TASK DETAILS >> Up to and including the line with "return np.where(radius <= FLOWER_EYE", return every line from the start of the entries below exactly.

ENTRIES PROVIDED >>
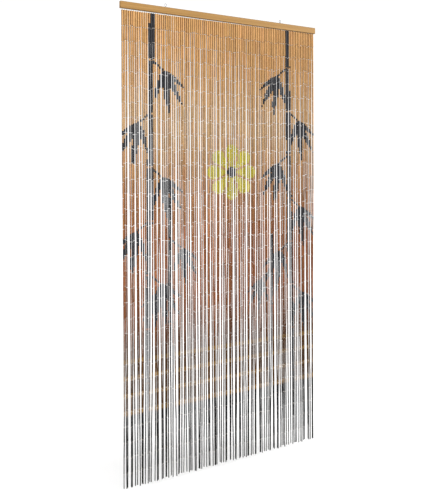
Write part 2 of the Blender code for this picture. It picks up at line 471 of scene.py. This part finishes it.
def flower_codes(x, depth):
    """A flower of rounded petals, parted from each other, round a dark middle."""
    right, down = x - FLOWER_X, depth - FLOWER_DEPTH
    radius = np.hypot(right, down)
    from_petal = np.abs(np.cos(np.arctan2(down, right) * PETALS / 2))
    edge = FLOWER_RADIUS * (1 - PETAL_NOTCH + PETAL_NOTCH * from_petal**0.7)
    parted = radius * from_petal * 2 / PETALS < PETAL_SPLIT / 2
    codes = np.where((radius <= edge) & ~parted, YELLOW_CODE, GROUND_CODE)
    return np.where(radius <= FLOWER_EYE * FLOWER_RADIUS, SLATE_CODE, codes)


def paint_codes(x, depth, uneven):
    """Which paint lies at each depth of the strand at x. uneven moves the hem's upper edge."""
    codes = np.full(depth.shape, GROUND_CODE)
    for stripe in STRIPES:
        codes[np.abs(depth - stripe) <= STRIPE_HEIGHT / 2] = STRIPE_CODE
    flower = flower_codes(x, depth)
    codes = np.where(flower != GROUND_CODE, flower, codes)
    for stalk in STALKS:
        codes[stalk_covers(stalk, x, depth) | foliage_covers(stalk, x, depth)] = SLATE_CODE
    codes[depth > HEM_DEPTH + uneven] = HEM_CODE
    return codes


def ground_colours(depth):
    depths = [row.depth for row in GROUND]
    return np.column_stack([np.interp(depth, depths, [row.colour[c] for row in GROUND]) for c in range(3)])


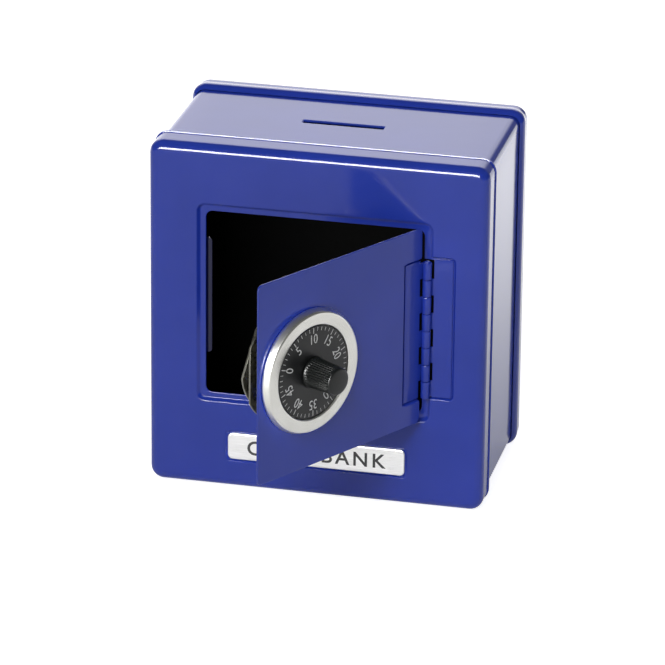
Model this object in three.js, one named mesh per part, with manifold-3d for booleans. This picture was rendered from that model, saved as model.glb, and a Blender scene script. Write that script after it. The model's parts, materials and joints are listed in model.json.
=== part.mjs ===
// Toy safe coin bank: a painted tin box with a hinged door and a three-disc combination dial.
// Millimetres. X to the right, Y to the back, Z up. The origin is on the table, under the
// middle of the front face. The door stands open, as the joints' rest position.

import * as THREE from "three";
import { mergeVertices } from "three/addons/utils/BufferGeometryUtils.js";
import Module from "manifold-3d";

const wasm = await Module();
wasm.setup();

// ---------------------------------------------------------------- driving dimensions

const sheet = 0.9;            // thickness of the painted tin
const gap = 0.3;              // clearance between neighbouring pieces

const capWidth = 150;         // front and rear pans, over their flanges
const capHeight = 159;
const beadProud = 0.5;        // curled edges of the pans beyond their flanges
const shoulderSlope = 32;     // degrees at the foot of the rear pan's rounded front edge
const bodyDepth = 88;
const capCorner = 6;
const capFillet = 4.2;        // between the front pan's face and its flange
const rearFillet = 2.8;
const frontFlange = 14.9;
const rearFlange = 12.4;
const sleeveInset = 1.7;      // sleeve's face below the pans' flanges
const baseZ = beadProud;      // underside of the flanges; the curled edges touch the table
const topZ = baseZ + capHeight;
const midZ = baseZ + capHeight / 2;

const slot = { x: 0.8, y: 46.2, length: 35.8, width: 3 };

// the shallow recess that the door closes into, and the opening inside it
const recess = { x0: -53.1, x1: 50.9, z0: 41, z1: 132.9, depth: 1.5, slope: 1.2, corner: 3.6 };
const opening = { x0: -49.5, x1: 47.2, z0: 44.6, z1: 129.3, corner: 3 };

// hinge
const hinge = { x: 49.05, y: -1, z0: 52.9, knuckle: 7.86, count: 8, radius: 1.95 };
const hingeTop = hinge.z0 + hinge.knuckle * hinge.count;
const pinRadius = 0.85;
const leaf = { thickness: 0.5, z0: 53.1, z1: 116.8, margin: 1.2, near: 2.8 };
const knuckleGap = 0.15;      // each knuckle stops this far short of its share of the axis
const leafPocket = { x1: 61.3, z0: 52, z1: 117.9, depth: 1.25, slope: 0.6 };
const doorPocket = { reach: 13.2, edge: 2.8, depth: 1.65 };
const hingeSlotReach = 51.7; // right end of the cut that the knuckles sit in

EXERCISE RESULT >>
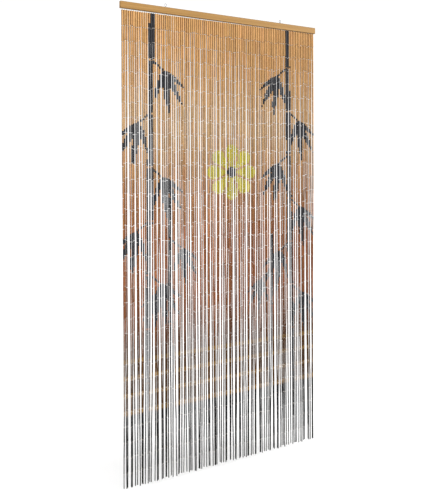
Write part 2 of the Blender code for this picture. It picks up at line 471 of scene.py. This part finishes it.
def flower_codes(x, depth):
    """A flower of rounded petals, parted from each other, round a dark middle."""
    right, down = x - FLOWER_X, depth - FLOWER_DEPTH
    radius = np.hypot(right, down)
    from_petal = np.abs(np.cos(np.arctan2(down, right) * PETALS / 2))
    edge = FLOWER_RADIUS * (1 - PETAL_NOTCH + PETAL_NOTCH * from_petal**0.7)
    parted = radius * from_petal * 2 / PETALS < PETAL_SPLIT / 2
    codes = np.where((radius <= edge) & ~parted, YELLOW_CODE, GROUND_CODE)
    return np.where(radius <= FLOWER_EYE * FLOWER_RADIUS, SLATE_CODE, codes)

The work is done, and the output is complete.